A promising therapy for heart attacks uses stem cells to repair the damaged areas of the heart. However, getting the transplanted cells to stay at the site is a challenge. Now scientists have created a new type of off-the-shelf cardiac patch that overcomes these limitations.

The leading cause of death in the United States is coronary heart disease, which kills about 360,000 per year. Heart attacks result from the loss of blood flow to part of the heart muscle. This can be caused by fat, cholesterol and other substances forming plaque in the coronary arteries that supply oxygenated blood to the heart.

When the plaque breaks, a clot forms around it, which can prevent blood flow to a part of the heart and kill cells. The degree of damage depends on the area of the heart supplied by the blocked artery.

Treatments for a heart attack include limiting the original damage and blocking the secondary damage, which reduces long-term consequences and saves lives. As the heart heals, the damaged area forms scar tissue, which cannot pump blood like normal heart tissue, and it can affect the performance of the rest of the heart.

Cell therapy for heart attacks involves using cardiac stromal cells to encourage the heart to heal with muscle cells rather than scar tissue. Cardiac stromal cells interact with muscle cells and release chemical signals to encourage muscle cell growth.

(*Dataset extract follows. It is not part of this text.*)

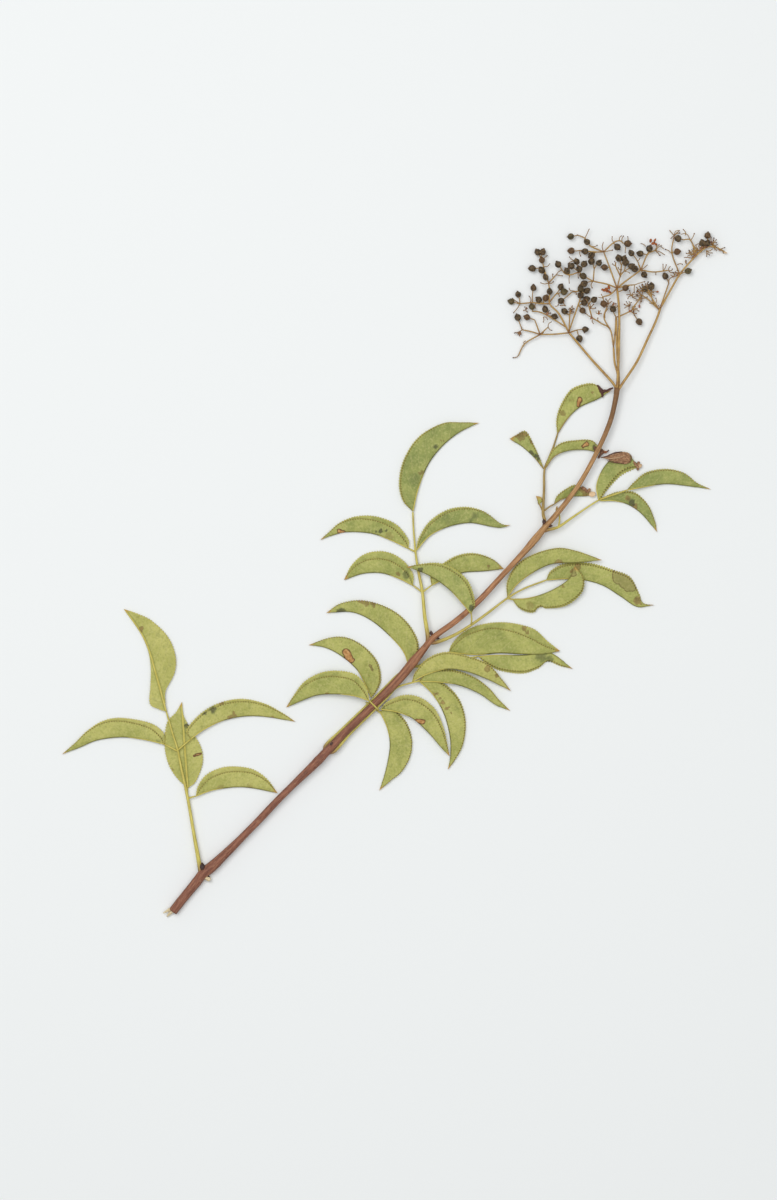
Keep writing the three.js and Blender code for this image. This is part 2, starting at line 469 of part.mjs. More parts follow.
      [119.5, 123.5, 2, 20, 110, 2.8, 0, 2],
    ],
  },
};

// ---- Helpers ----------------------------------------------------------------------
const clamp = THREE.MathUtils.clamp;
const lerp = THREE.MathUtils.lerp;
const degrees = THREE.MathUtils.degToRad;

let state = SEED;
function scatter(span) {
  state = (state * 16807) % 2147483647;
  return ((state / 2147483647) * 2 - 1) * span;
}

// The value of an evenly spaced list of numbers at t, from 0 to 1.
function along(list, t) {
  const place = clamp(t, 0, 1) * (list.length - 1);
  const first = Math.min(Math.floor(place), list.length - 2);
  return lerp(list[first], list[first + 1], place - first);
}

function spline(points) {
  const vectors = points.map(([x, y, z = 0]) => new THREE.Vector3(x, y, z));
  return new THREE.CatmullRomCurve3(vectors, false, 'catmullrom', 0.5);
}

function manifold(geometry) {
  geometry.deleteAttribute('normal');
  geometry.deleteAttribute('uv');
  const merged = mergeVertices(geometry, 1e-4);
  const vertProperties = new Float32Array(merged.attributes.position.array);
  const triVerts = new Uint32Array(merged.index.array);
  return new wasm.Manifold(new wasm.Mesh({ numProp: 3, vertProperties, triVerts }));
}

function fuse(solids) {
  return solids.reduce((whole, next) => whole.add(next));
}

function signedVolume(points, triangles) {
  let six = 0;
  for (const [a, b, c] of triangles) {
    six += points[a].dot(new THREE.Vector3().crossVectors(points[b], points[c]));
  }
  return six / 6;
}

// A closed solid through a row of rings with the same number of points each. Every cell
// is split along its shorter diagonal in plan, so the two faces of a blade are split
// alike; each end is closed by a fan from the ring's first point.
function loft(rings) {
  const count = rings[0].length;
  const points = rings.flat();
  const plan = (a, b) => Math.hypot(points[a].x - points[b].x, points[a].y - points[b].y);
  const triangles = [];
  for (let ring = 0; ring + 1 < rings.length; ring += 1) {
    for (let side = 0; side < count; side += 1) {
      const a = ring * count + side;
      const b = ring * count + ((side + 1) % count);
      const c = a + count;
      const d = b + count;
      if (plan(a, d) <= plan(b, c)) {
        triangles.push([a, b, d], [a, d, c]);
      } else {
        triangles.push([a, b, c], [b, d, c]);
      }
    }
  }
  const last = points.length - count;
  for (let side = 1; side + 1 < count; side += 1) {
    triangles.push([0, side + 1, side], [last, last + side, last + side + 1]);
  }
  if (signedVolume(points, triangles) < 0) triangles.forEach((t) => t.reverse());
  const geometry = new THREE.BufferGeometry().setFromPoints(points);
  geometry.setIndex(triangles.flat());
  return manifold(geometry);
}

// ---- Stalks -----------------------------------------------------------------------
// A ring of points round a stalk: `across` lies level, `up` stands square to the path.
// What would come below z = 0 is pressed flat on it.
function ringRound(centre, tangent, radius, sides) {
  const across = new THREE.Vector3(-tangent.y, tangent.x, 0).normalize();
  const up = new THREE.Vector3().crossVectors(tangent, across).normalize();
  const ring = [];
  for (let side = 0; side < sides; side += 1) {
    const angle = ((side + 0.5) / sides) * 2 * Math.PI;
    const point = centre.clone()
      .addScaledVector(across, Math.cos(angle) * radius)
      .addScaledVector(up, Math.sin(angle) * radius);
    point.z = Math.max(point.z, 0);
    ring.push(point);
  }
  return ring;
}

function stalk(path, [atStart, atEnd], sides = STALK_SIDES) {
  const steps = path.length - 1;
  const curve = spline(path);
  const rings = [];
  for (let step = 0; step <= steps; step += 1) {
    const t = step / steps;
    const radius = lerp(atStart, atEnd, t);
    rings.push(ringRound(curve.getPoint(t), curve.getTangent(t), radius, sides));
  }
  return loft(rings);
}

// ---- Leaflets ---------------------------------------------------------------------
// A leaflet runs between two lines in plan, its midrib and its margin. Most are folded
// along the midrib, so the section is a narrow V lying on its side: the lower half
// reaches the margin, and the upper half stops at the share of the breadth in `fold`.
// One with a `back` margin lies open, as a single layer either side of the midrib.
function foldedRing(rib, out, breadth, z, share) {
  const at = (reach, height) => new THREE.Vector3(
    rib.x + out.x * reach, rib.y + out.y * reach, z + height);
  const upper = breadth * share;
  const turn = Math.min(FOLD_TURN, breadth * 0.4);
  return [
    at(turn, BLADE + 0.05),
    at(upper, BLADE + FOLD_GAP),
    at(upper, 2 * BLADE + FOLD_GAP),
    at(0, 2 * BLADE),
    at(0, 0),
    at(breadth, 0),
    at(breadth, BLADE),
  ];
}

function openRing(rib, out, breadth, z, behind, backBreadth) {
  const at = (side, reach, height) => new THREE.Vector3(
    rib.x + side.x * reach, rib.y + side.y * reach, z + height);
  return [
    at(out, 0, BLADE + 0.2),
    at(behind, backBreadth, BLADE),
    at(behind, backBreadth, 0),
    at(out, 0, 0),
    at(out, breadth, 0),
    at(out, breadth, BLADE),
  ];
}

function leaflet({ rib, edge, back, lift, fold }) {
  const base = rib[0];
  const tip = rib[rib.length - 1];
  const ribCurve = spline(rib);
  const edgeCurve = spline([base, ...edge, tip]);
  const backCurve = back ? spline([base, ...back, tip]) : null;
  const cells = 2 * Math.max(2, Math.round(edgeCurve.getLength() / TOOTH_PITCH));
  const mids = ribCurve.getSpacedPoints(cells);
  const edges = edgeCurve.getSpacedPoints(cells);
  const backs = backCurve ? backCurve.getSpacedPoints(cells) : null;

  // The way out from the midrib to a margin; at the ends, where the two meet, it is
  // taken from the next line in.
  const reachOut = (margin, cell) => {
    const inner = clamp(cell, 1, cells - 1);
    const out = new THREE.Vector3().subVectors(margin[inner], mids[inner]).normalize();
    const breadth = mids[cell].distanceTo(margin[cell]);
    const ends = cell === 0 || cell === cells;
    const tooth = ends ? 0 : (cell % 2 ? TOOTH : -TOOTH);
    return { out, breadth: Math.max(breadth + tooth, ends ? BLADE_END / 2 : BLADE_END) };
  };

  const rings = [];
  for (let cell = 0; cell <= cells; cell += 1) {
    const t = cell / cells;
    const z = along(lift, t);
    const { out, breadth } = reachOut(edges, cell);
    if (backs) {
      const other = reachOut(backs, cell);
      rings.push(openRing(mids[cell], out, breadth, z, other.out, other.breadth));
    } else {
      rings.push(foldedRing(mids[cell], out, breadth, z, along(fold, t)));
    }
  }
  const intoStalk = ribCurve.getTangent(0).multiplyScalar(-ROOT);
  rings.unshift(rings[0].map((point) => point.clone().add(intoStalk)));
  return loft(rings);
}

function leaf({ rachis, radius, stalks, blades }) {
  return fuse([
    stalk(rachis, radius, 5),
    ...stalks.map((path) => stalk(path, [radius[1] * 0.85, radius[1] * 0.85])),
    ...blades.map(leaflet),
  ]);
}

// ---- Stem -------------------------------------------------------------------------
function bud({ at, size, turn }) {
  const geometry = new THREE.SphereGeometry(1, 6, 4);
  geometry.scale(size[0], size[1], size[1]);
  geometry.rotateZ(degrees(turn));
  geometry.translate(...at);
  return manifold(geometry);
}

function stem() {
  const curve = spline(STEM);
  const radii = STEM.map((station) => station[3]);
  const steps = STEM.length - 1;
  const rings = [];
  for (let step = 0; step <= steps; step += 1) {
    const t = step / steps;
    rings.push(ringRound(curve.getPoint(t), curve.getTangent(t), along(radii, t), STEM_SIDES));
  }
  return fuse([
    loft(rings),
    stalk(PETIOLE_STUB.path, PETIOLE_STUB.radius, 7),
    ...SPLINTERS.map(({ path, radius }) => stalk(path, radius, 3)),
    ...BUDS.map(bud),
  ]);
}

// ---- Head of berries --------------------------------------------------------------
// A berry hangs on the end of its stalk, its longer axis along it.
function berry(centre, way) {
  const geometry = new THREE.SphereGeometry(1, BERRY_SIDES, BERRY_ROWS);
  geometry.rotateZ(Math.PI / 2);
  geometry.scale(BERRY[2], BERRY[0], BERRY[1]);
  geometry.rotateZ(way);
  geometry.translate(centre.x, centre.y, centre.z);
  return manifold(geometry);
}

// The stalks that fan out from one point: first those with a berry, shared over the
// spread, then the bare ones left by fallen berries, between them.
function fan([x, y, z, aim, spread, reach, berries, bare]) {
  const start = new THREE.Vector3(x, y, z);
  const solids = [];
  const count = berries + bare;
  for (let index = 0; index < count; index += 1) {
    const place = count === 1 ? 0 : index / (count - 1) - 0.5;
    const angle = degrees(aim + place * spread + scatter(4));
    const length = reach * (1 + scatter(0.08));
    const rise = scatter(0.3);
    const way = new THREE.Vector3(Math.cos(angle), Math.sin(angle), 0);
    const end = start.clone().addScaledVector(way, length);
    const hasBerry = index < berries;
    end.z = Math.max(end.z + rise, hasBerry ? BERRY[1] + 0.05 : PEDICEL + 0.1);
    solids.push(stalk([start.toArray(), end.toArray()], [PEDICEL, PEDICEL], 3));
    if (hasBerry) solids.push(berry(end, angle));
  }
  return solids;
}

function spray({ limbs, fans }) {
  return fuse([
    ...limbs.map(({ r, path }) => stalk(path, r)),
    ...fans.flatMap(fan),
  ]);
}

// ---- Materials --------------------------------------------------------------------
function finish(color, roughness) {
  return new THREE.MeshStandardMaterial({ color, roughness, metalness: 0 });
}

const bark = finish(0x9a7452, 0.75);
const foliage = finish(0x9da056, 0.7);
const fruitingStalks = finish(0x8a6a3a, 0.65);

// ---- Needle triangles -------------------------------------------------------------
// Where two pieces meet at a shallow angle, their join leaves needle triangles. A short
// edge is drawn together to one point, and a long needle hands its long side over to the
// triangle beside it, wherever the surface stays closed by it.
function withoutNeedles(points, triangles) {
  const height = ([a, b, c]) => {
    const sides = [[a, b], [b, c], [c, a]].map(([p, q]) => points[p].distanceTo(points[q]));
    const area = new THREE.Triangle(points[a], points[b], points[c]).getArea();
    return (2 * area) / Math.max(...sides);
  };
  const normal = ([a, b, c]) => (
    new THREE.Triangle(points[a], points[b], points[c]).getNormal(new THREE.Vector3())
  );
  for (let pass = 0; pass < NEEDLE_PASSES; pass += 1) {
    const owner = new Map();
    const beside = points.map(() => new Set());
    triangles.forEach(([a, b, c], index) => {
      for (const [p, q] of [[a, b], [b, c], [c, a]]) {
        owner.set(`${p},${q}`, index);
        beside[p].add(q);
        beside[q].add(p);
      }
    });
    const touched = new Set();
    const gone = new Set();
    const becomes = new Map();
    let changes = 0;
    const corners = [...triangles];
    corners.forEach((triangle, index) => {
      if (triangle.some((corner) => touched.has(corner))) return;
      const sides = [0, 1, 2].map((k) => [triangle[k], triangle[(k + 1) % 3], triangle[(k + 2) % 3]]);
      sides.sort((s, t) => points[s[0]].distanceTo(points[s[1]]) - points[t[0]].distanceTo(points[t[1]]));
      const [keep, drop] = sides[0];
      if (points[keep].distanceTo(points[drop]) < SHORT_EDGE) {
        const shared = [...beside[keep]].filter((corner) => beside[drop].has(corner));
        if (shared.length !== 2) return;
        becomes.set(drop, keep);
        gone.add(index).add(owner.get(`${drop},${keep}`));
        for (const corner of [keep, drop, ...beside[keep], ...beside[drop]]) touched.add(corner);
        changes += 1;
        return;
      }
      if (height(triangle) >= THIN_NEEDLE) return;
      const [from, to, apex] = sides[2];
      const other = owner.get(`${to},${from}`);
      const far = corners[other].find((corner) => corner !== from && corner !== to);
      if (touched.has(far) || beside[far].has(apex)) return;
      const made = [[from, far, apex], [far, to, apex]];
      const facing = normal(corners[other]);
      if (made.some((t) => height(t) <= height(triangle) || normal(t).dot(facing) <= 0)) return;
      [triangles[index], triangles[other]] = made;
      for (const corner of [from, to, apex, far]) touched.add(corner);
      changes += 1;
    });
    triangles = triangles
      .filter((_, index) => !gone.has(index))
      .map((triangle) => triangle.map((corner) => becomes.get(corner) ?? corner));
    if (!changes) break;
  }
  return triangles;
}

// ---- The cutting ------------------------------------------------------------------
function node(name, solid, material) {
  const { vertProperties, triVerts, numVert, numTri } = solid.getMesh();
  const points = Array.from({ length: numVert }, (_, index) => (
    new THREE.Vector3().fromArray(vertProperties, index * 3)
  ));
  const joined = Array.from({ length: numTri }, (_, index) => (
    [...triVerts.subarray(index * 3, index * 3 + 3)]
  ));
  const geometry = new THREE.BufferGeometry().setFromPoints(points);
  geometry.setIndex(withoutNeedles(points, joined).flat());
  geometry.computeVertexNormals();
  const mesh = new THREE.Mesh(geometry, material);
  mesh.name = name;
  return mesh;
}

const cutting = new THREE.Group();
cutting.name = 'elderberry_cutting';
cutting.position.set(-CENTRE[0], -CENTRE[1], 0);
cutting.add(node('stem', stem(), bark));
for (const [name, data] of Object.entries(LEAVES)) {
  cutting.add(node(name, leaf(data), foliage));
}
for (const [name, data] of Object.entries(SPRAYS)) {
  cutting.add(node(name, spray(data), fruitingStalks));
}

export default cutting;
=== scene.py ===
# %% [markdown]
# # A dried elderberry cutting
# The object is one shoot of an elder bush, pressed and laid flat: a woody stem, seven
# compound leaves whose leaflets have folded along their midribs, and a head of small
# shrivelled berries. Everything is thin and lies within a few millimetres of the
# surface, so the outline, the veins and the mottled colours carry the likeness. The
# pieces are grown in code from short tables of where each part runs, because that is how
# a plant is built: the same leaflet and the same berry, repeated by a rule, never twice alike.

# %% The frame and the units
import math
import random

import bmesh
import bpy
import numpy as np
from mathutils import Matrix, Vector, noise


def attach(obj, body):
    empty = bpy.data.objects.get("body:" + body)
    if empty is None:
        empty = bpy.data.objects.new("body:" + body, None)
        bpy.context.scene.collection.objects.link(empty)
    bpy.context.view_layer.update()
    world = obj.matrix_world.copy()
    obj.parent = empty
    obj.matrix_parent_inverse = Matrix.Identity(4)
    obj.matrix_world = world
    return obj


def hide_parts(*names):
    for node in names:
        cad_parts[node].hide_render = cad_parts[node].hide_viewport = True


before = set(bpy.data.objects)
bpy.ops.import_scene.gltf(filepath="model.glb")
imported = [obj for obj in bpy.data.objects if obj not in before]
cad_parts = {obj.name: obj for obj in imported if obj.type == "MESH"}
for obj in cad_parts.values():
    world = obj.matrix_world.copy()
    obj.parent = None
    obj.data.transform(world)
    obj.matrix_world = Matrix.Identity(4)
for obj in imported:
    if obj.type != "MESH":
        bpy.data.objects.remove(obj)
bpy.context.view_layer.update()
MM = 0.001
CENTRE = Vector((-0.22, 0.66, 0.0))  # the tables' own numbers for the middle of the cutting
TABLE_TO_FRAME = Matrix.Scale(MM, 4) @ Matrix.Translation(-CENTRE)
noise.seed_set(1)  # noise_vector shifts its noise by this seed, and by the clock without one
print("solids in the frame:", sorted(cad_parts))

# %% [markdown]
# ## Smooth lines
# Every stalk, midrib and margin is a smooth curve through a few points. Blender's curve
# objects could carry them, but their points crowd where the entered ones do. Here one
# function spreads points evenly along such a curve, so that teeth and veins keep their
# spacing however the curve was entered.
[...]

This approach has only moderate benefits, because cardiac stromal cells are fragile and must be carefully stored and transported. Making matters worse, some stem cells can grow out of control and become tumors. Using a patient’s own cells has some advantages, but it’s expensive and time consuming. There’s also the problem of preventing the beating heart from washing the cells away.

Several types of scaffolds have been developed to keep the cardiac stromal cells at the proper location. However, these scaffolds don’t overcome the cost and difficulties of isolating and expanding the stem cells.

Now a group of scientists has created a new type of artificial cardiac patch. It consists of a scaffolding matrix made from pig cardiac tissue, from which all cells have been removed. They then created artificial cardiac stromal cells by putting the important healing components from cardiac stromal cells into biodegradable microparticles within that matrix. The synthetic cardiac stromal cells mimic the therapeutic features of live stem cells while overcoming their storage and survival problems, and the matrix preserves the structures and activity found in cardiac tissue.

The artificial cardiac patch was shown to hold the synthetic cardiac stromal cells in place on the heart. In heart attack experiments in both rodents and pigs, the patch resulted in a 50 percent improvement in heart function and a 30 percent reduction in scarring when compared to no treatment.